■ **Input for this task**
^^^^^^^^^^^^^^^^
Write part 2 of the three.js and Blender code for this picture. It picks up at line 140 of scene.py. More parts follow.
^^^^^^^^^^^^^^^^
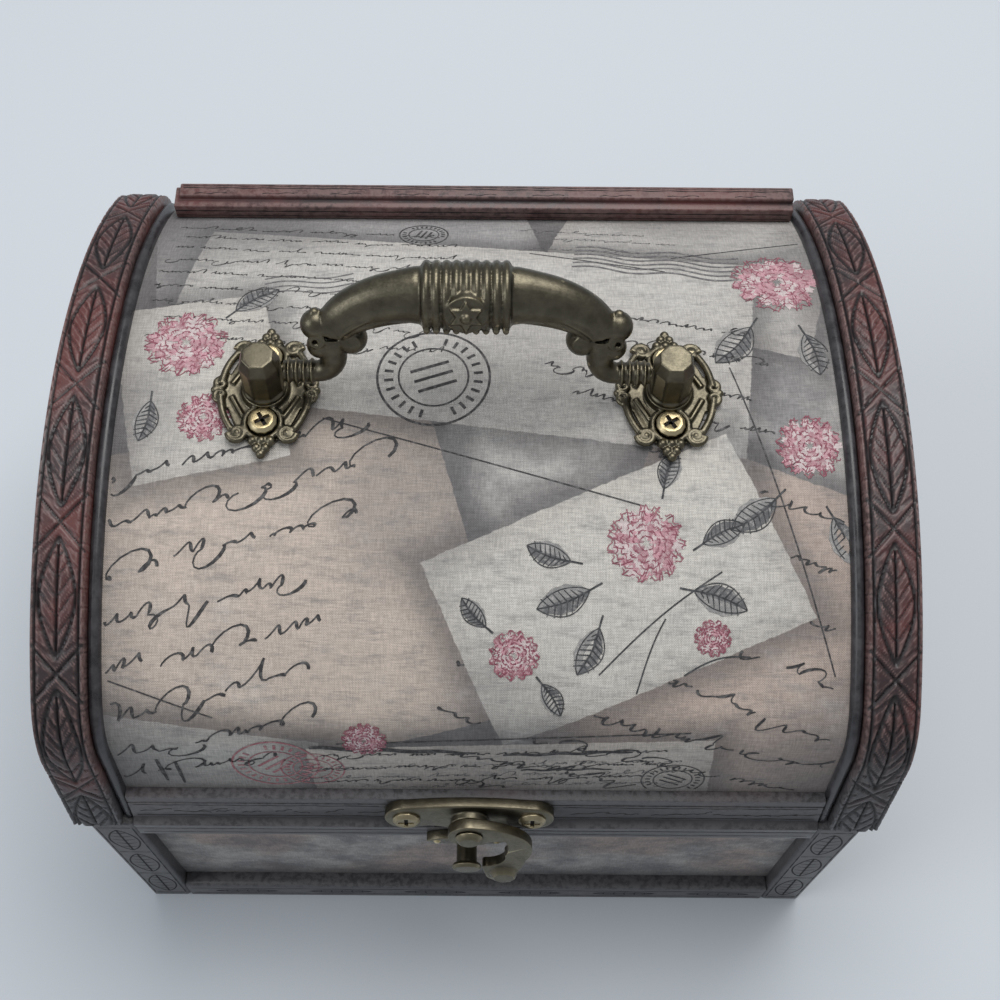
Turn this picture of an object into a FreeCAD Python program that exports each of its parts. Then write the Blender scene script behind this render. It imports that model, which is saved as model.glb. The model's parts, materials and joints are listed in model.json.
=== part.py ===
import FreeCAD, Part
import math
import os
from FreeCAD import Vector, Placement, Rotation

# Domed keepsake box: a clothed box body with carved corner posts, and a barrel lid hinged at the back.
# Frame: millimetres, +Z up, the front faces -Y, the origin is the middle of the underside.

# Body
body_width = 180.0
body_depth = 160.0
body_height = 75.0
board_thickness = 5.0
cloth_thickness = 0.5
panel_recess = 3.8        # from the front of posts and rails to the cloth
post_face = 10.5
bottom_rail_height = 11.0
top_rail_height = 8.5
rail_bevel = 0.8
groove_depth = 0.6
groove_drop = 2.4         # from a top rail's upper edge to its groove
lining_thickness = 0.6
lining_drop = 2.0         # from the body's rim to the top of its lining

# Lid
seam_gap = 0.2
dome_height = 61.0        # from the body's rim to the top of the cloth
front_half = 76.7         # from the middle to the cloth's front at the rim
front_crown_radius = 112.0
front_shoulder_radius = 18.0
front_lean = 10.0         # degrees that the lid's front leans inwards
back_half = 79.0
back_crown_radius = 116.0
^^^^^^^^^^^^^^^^
■ **Goal of the exercise**
Output exactly the lines of the material above from the one containing "Turn this picture" up to and including the one containing "# Frame: millimetres, +Z".

■ **Result of this exercise**
Turn this picture of an object into a FreeCAD Python program that exports each of its parts. Then write the Blender scene script behind this render. It imports that model, which is saved as model.glb. The model's parts, materials and joints are listed in model.json.
=== part.py ===
import FreeCAD, Part
import math
import os
from FreeCAD import Vector, Placement, Rotation

# Domed keepsake box: a clothed box body with carved corner posts, and a barrel lid hinged at the back.
# Frame: millimetres, +Z up, the front faces -Y, the origin is the middle of the underside.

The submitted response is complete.